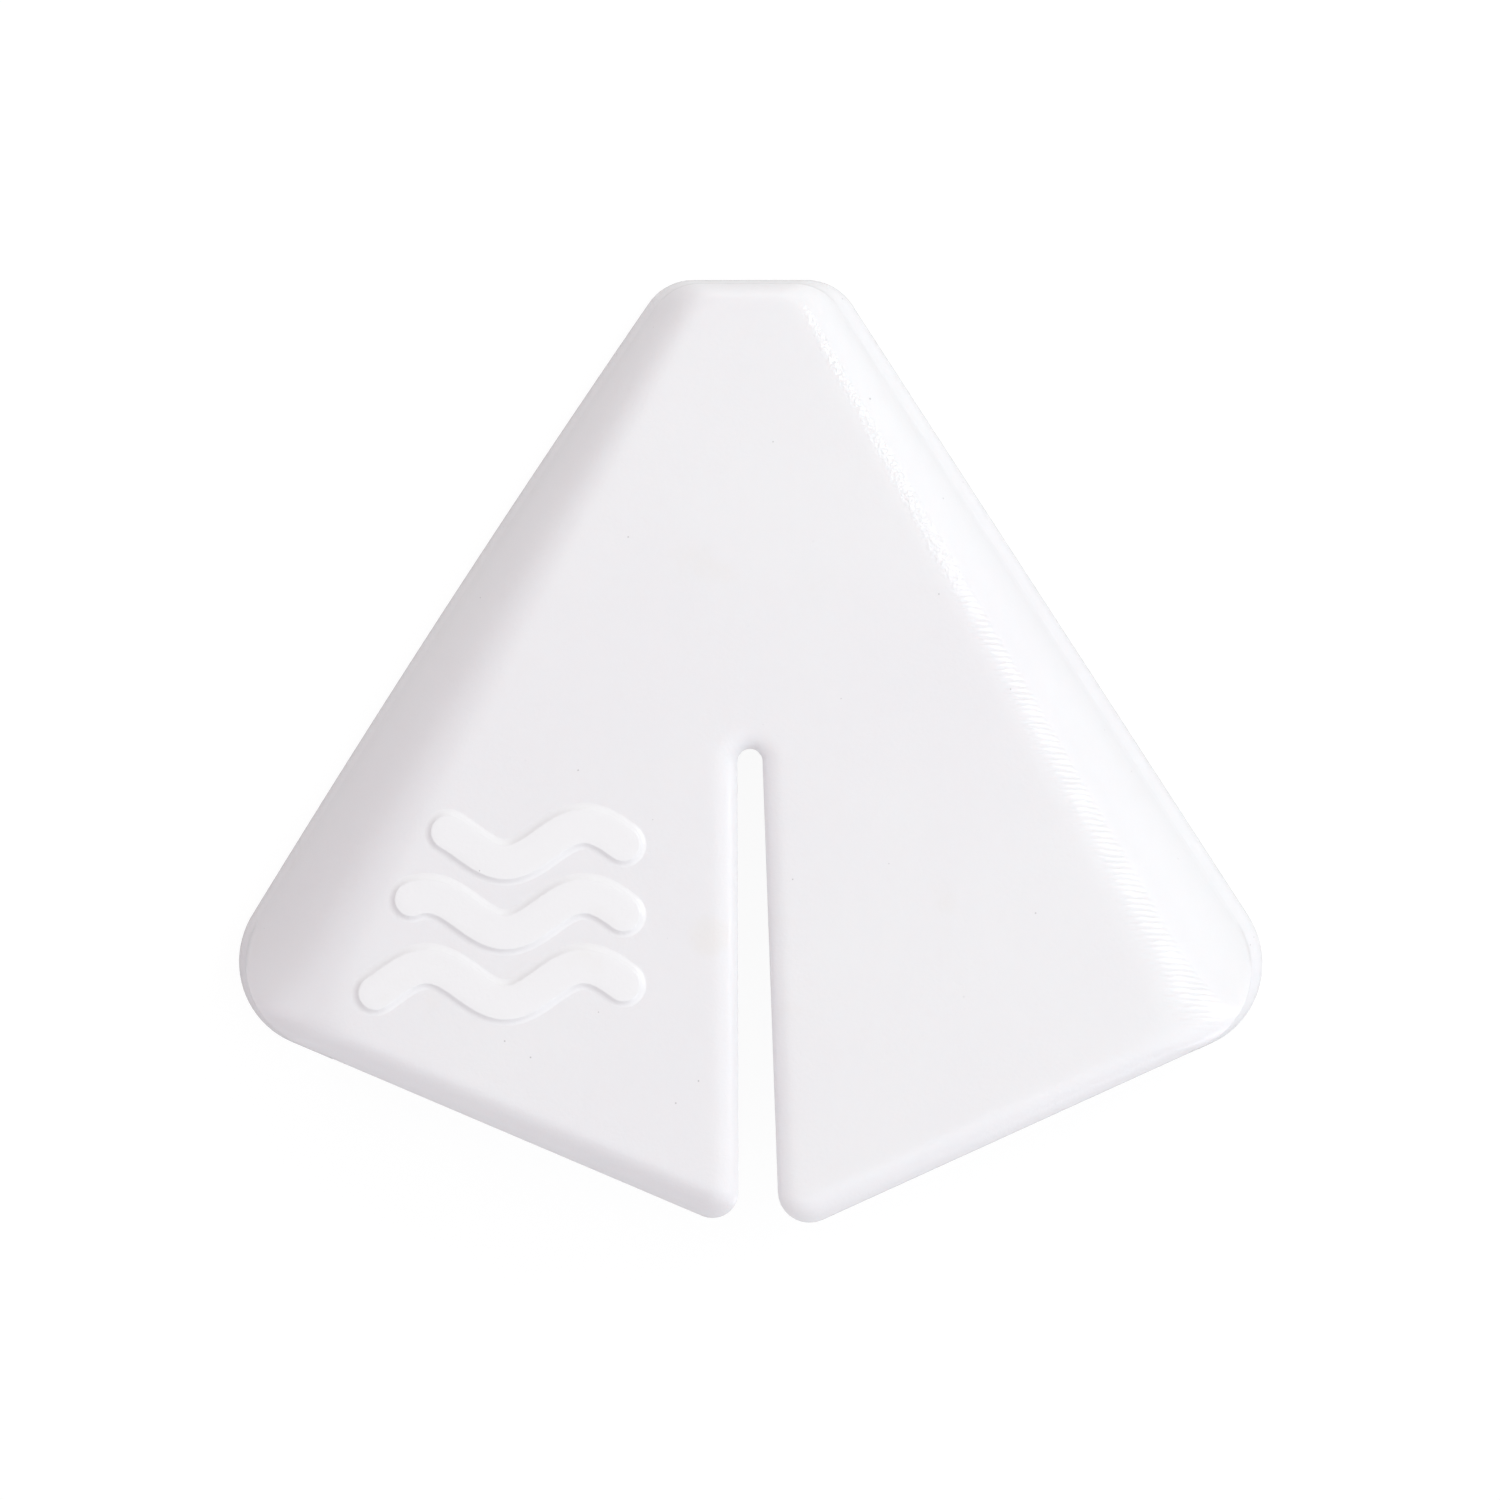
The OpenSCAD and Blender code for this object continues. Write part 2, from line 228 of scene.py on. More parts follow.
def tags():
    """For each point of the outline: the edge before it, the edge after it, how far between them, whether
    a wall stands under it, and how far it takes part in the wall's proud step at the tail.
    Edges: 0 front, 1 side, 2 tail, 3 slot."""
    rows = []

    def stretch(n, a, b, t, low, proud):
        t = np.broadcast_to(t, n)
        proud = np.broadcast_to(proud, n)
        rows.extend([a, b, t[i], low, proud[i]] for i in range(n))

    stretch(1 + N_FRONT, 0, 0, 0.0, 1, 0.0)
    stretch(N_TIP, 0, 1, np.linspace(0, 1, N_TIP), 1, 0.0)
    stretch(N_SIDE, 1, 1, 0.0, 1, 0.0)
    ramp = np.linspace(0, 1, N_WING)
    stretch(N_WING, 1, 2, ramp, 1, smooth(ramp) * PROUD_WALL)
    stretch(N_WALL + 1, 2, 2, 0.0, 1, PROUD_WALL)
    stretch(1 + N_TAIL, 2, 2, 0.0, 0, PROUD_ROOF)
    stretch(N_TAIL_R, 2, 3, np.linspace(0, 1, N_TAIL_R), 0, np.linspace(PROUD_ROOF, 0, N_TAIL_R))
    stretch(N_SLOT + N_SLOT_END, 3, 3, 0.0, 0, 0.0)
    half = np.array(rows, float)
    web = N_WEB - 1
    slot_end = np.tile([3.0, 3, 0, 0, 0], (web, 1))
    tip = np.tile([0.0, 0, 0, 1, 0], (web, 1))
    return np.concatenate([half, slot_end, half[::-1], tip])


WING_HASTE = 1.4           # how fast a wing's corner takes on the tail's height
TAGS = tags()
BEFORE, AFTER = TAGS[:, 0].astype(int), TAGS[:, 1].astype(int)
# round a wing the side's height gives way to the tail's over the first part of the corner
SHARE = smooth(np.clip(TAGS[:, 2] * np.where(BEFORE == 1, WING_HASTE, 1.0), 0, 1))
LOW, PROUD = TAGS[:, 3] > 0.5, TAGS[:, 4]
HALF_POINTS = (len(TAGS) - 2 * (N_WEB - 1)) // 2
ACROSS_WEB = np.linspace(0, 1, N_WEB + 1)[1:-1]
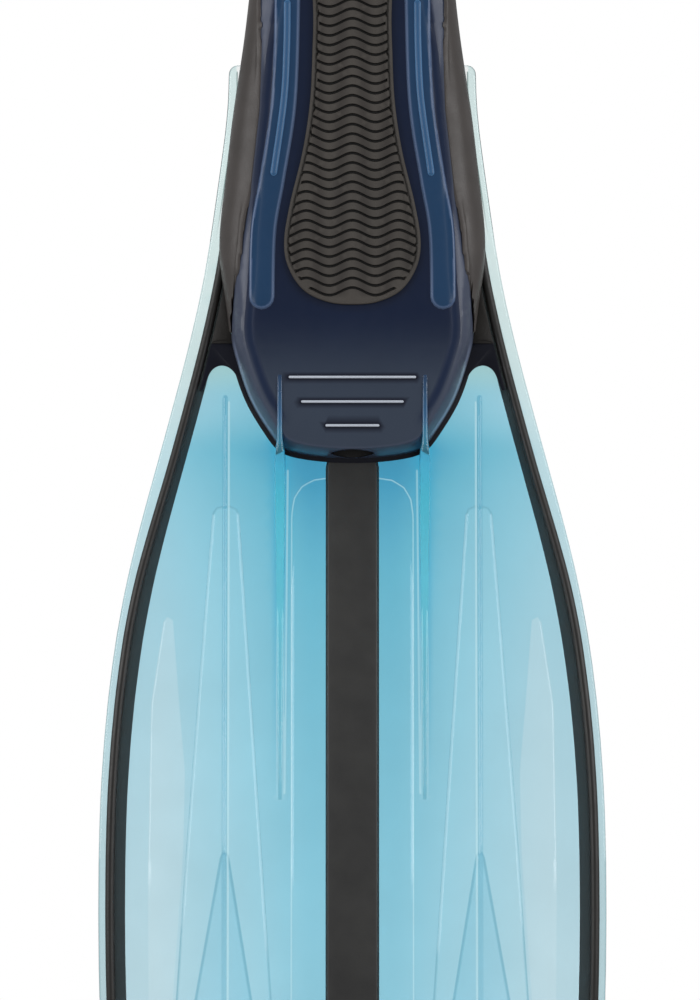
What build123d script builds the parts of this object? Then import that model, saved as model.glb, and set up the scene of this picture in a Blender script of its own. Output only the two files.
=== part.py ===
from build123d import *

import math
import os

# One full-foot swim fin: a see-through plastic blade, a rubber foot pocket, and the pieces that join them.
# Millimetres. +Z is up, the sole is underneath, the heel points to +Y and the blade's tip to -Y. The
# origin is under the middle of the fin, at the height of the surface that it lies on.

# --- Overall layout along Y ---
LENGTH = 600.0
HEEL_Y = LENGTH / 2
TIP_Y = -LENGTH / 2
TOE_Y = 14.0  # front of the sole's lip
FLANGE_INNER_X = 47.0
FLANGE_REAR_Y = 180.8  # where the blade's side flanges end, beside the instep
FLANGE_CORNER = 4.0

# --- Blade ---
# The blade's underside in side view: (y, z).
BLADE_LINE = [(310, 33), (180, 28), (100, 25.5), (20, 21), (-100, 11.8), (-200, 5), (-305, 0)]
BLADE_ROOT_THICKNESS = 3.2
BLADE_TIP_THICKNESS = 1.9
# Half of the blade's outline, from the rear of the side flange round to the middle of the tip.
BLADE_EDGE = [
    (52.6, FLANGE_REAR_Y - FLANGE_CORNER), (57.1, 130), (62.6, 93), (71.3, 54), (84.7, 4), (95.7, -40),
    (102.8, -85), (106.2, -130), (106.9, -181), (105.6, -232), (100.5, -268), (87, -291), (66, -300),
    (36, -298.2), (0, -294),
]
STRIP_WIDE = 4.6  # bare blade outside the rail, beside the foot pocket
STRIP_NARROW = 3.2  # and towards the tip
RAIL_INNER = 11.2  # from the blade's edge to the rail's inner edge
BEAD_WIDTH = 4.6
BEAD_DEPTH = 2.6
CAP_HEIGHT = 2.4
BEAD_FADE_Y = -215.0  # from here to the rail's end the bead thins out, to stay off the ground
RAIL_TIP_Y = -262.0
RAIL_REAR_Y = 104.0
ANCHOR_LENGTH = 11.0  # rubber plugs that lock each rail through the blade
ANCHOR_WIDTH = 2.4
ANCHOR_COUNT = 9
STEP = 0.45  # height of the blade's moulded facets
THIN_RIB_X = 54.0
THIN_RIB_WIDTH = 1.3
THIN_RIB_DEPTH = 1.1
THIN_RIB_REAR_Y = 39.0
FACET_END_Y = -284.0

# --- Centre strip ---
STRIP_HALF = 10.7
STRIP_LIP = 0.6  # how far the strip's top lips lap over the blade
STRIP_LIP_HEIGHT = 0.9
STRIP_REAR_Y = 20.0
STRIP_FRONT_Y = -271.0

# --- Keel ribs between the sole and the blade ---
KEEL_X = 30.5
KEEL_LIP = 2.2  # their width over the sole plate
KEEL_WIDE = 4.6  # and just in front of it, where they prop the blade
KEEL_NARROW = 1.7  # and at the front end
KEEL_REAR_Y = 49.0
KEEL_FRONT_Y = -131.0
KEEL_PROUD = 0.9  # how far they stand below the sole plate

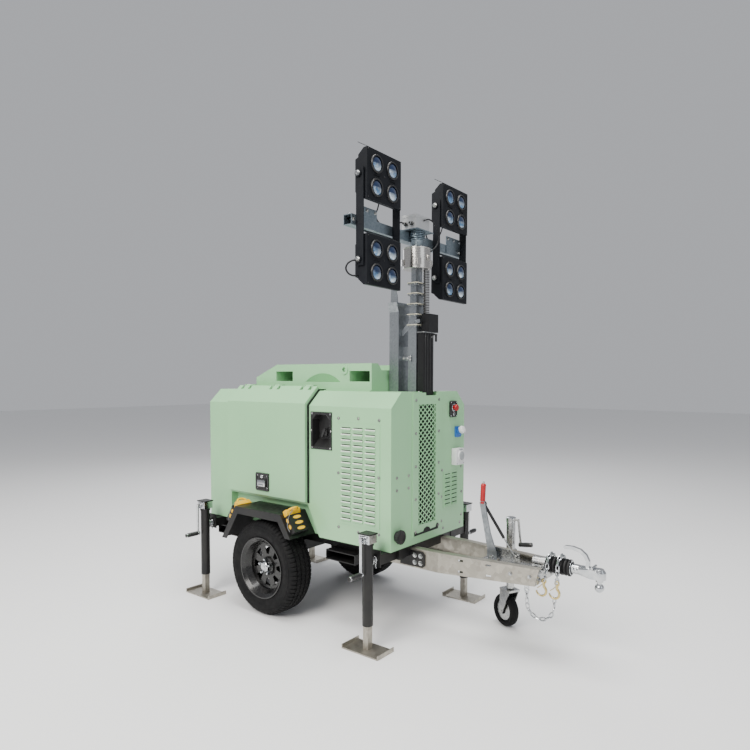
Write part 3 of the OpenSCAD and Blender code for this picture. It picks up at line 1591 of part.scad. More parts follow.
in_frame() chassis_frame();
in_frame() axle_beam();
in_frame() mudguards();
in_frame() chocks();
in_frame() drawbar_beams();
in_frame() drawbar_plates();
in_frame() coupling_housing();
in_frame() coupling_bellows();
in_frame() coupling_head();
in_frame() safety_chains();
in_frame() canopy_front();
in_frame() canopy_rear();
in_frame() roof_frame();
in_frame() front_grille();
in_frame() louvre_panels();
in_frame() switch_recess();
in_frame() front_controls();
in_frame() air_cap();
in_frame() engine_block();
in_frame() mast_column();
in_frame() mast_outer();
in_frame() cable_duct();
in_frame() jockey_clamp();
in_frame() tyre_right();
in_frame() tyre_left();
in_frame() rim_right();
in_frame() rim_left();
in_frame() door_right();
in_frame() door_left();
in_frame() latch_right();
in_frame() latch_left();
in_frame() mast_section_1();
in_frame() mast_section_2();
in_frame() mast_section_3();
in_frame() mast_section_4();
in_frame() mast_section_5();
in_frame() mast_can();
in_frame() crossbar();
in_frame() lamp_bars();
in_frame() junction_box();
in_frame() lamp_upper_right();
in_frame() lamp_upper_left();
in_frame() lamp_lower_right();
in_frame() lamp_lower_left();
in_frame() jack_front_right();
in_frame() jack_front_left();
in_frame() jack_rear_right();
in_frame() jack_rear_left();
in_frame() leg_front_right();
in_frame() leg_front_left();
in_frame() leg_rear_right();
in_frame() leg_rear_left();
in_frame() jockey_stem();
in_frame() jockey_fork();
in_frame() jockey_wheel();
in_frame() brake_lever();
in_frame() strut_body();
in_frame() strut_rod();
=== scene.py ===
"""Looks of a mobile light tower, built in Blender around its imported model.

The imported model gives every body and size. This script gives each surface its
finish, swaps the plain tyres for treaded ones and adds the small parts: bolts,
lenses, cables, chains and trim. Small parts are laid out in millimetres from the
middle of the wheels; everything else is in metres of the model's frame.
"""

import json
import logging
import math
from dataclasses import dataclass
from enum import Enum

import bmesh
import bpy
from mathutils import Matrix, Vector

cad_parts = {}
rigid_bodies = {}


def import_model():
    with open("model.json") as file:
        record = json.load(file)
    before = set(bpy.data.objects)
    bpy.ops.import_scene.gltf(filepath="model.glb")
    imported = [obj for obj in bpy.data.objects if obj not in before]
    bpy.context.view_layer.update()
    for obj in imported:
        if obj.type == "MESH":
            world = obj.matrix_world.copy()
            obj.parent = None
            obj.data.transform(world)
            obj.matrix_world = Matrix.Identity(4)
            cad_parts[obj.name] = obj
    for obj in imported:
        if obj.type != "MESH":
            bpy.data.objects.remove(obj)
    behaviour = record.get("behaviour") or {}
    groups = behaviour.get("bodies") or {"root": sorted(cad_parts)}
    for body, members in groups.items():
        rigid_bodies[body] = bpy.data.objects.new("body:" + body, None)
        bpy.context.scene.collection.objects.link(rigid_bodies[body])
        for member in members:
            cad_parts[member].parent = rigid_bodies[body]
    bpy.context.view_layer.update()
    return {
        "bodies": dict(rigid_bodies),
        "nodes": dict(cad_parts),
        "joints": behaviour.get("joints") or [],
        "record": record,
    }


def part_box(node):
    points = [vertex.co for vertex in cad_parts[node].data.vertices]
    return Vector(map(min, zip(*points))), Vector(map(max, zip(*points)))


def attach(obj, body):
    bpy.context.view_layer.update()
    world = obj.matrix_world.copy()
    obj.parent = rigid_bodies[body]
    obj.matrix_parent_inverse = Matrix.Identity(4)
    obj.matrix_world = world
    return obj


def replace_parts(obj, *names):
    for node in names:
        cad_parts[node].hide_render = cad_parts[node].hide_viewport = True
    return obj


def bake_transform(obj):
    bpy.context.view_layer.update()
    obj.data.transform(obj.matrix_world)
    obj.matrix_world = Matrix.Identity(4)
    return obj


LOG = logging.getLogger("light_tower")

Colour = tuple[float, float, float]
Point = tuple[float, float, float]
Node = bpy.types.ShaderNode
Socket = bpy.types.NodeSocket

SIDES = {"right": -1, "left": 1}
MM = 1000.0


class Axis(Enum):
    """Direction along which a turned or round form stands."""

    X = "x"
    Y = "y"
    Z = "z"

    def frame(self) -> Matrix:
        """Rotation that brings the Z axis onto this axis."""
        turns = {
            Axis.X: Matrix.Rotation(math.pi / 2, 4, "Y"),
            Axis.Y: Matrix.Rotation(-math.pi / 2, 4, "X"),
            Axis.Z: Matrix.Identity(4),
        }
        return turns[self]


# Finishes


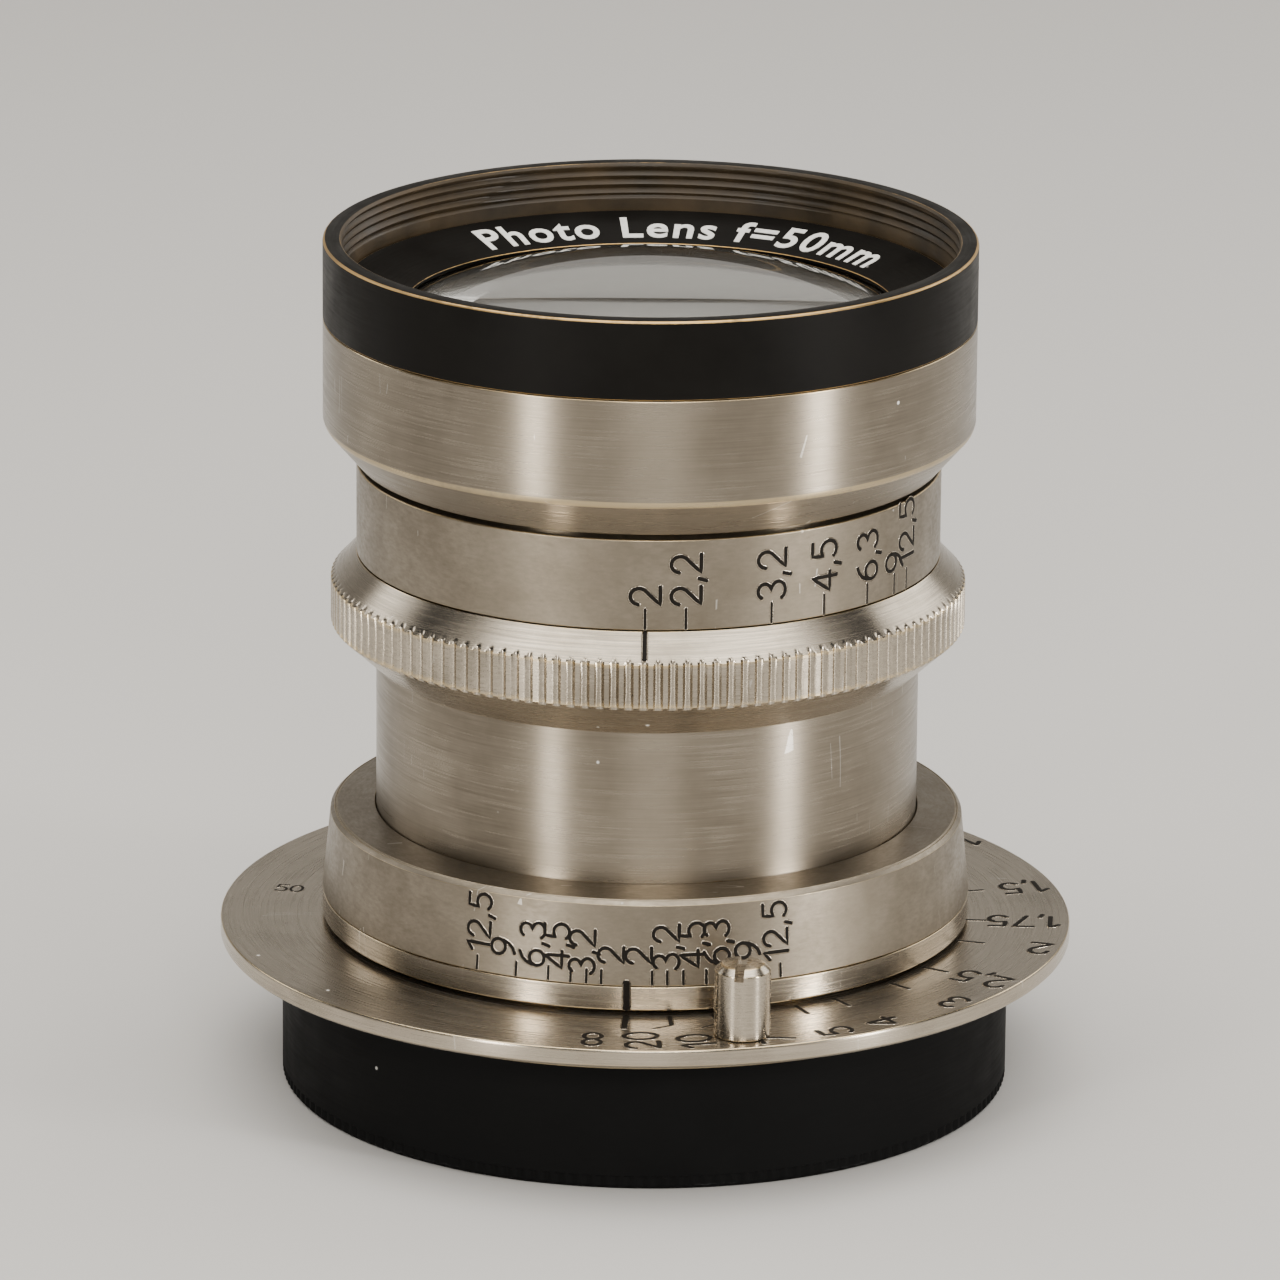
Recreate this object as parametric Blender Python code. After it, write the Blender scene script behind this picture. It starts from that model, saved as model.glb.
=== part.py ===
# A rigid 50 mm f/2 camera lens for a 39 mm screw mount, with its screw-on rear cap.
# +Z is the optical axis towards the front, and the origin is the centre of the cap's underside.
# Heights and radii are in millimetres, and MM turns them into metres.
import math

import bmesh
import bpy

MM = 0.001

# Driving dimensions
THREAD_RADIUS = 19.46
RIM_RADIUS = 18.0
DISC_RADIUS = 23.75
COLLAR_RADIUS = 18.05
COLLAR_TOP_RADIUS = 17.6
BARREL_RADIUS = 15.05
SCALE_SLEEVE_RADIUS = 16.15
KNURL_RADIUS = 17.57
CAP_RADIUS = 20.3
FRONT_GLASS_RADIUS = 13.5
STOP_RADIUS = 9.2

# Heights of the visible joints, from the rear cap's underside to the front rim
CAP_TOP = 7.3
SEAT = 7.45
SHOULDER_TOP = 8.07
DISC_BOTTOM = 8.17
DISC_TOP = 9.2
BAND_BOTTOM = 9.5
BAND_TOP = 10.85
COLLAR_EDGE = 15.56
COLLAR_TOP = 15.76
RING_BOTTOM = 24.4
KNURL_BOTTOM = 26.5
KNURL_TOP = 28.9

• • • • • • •

What you are asked to do: From the first line above through the line containing "return np.concatenate([half, slot_end, half[::-1], tip])", copy everything exactly, without the pictures.

Written response:
The OpenSCAD and Blender code for this object continues. Write part 2, from line 228 of scene.py on. More parts follow.
def tags():
    """For each point of the outline: the edge before it, the edge after it, how far between them, whether
    a wall stands under it, and how far it takes part in the wall's proud step at the tail.
    Edges: 0 front, 1 side, 2 tail, 3 slot."""
    rows = []

    def stretch(n, a, b, t, low, proud):
        t = np.broadcast_to(t, n)
        proud = np.broadcast_to(proud, n)
        rows.extend([a, b, t[i], low, proud[i]] for i in range(n))

    stretch(1 + N_FRONT, 0, 0, 0.0, 1, 0.0)
    stretch(N_TIP, 0, 1, np.linspace(0, 1, N_TIP), 1, 0.0)
    stretch(N_SIDE, 1, 1, 0.0, 1, 0.0)
    ramp = np.linspace(0, 1, N_WING)
    stretch(N_WING, 1, 2, ramp, 1, smooth(ramp) * PROUD_WALL)
    stretch(N_WALL + 1, 2, 2, 0.0, 1, PROUD_WALL)
    stretch(1 + N_TAIL, 2, 2, 0.0, 0, PROUD_ROOF)
    stretch(N_TAIL_R, 2, 3, np.linspace(0, 1, N_TAIL_R), 0, np.linspace(PROUD_ROOF, 0, N_TAIL_R))
    stretch(N_SLOT + N_SLOT_END, 3, 3, 0.0, 0, 0.0)
    half = np.array(rows, float)
    web = N_WEB - 1
    slot_end = np.tile([3.0, 3, 0, 0, 0], (web, 1))
    tip = np.tile([0.0, 0, 0, 1, 0], (web, 1))
    return np.concatenate([half, slot_end, half[::-1], tip])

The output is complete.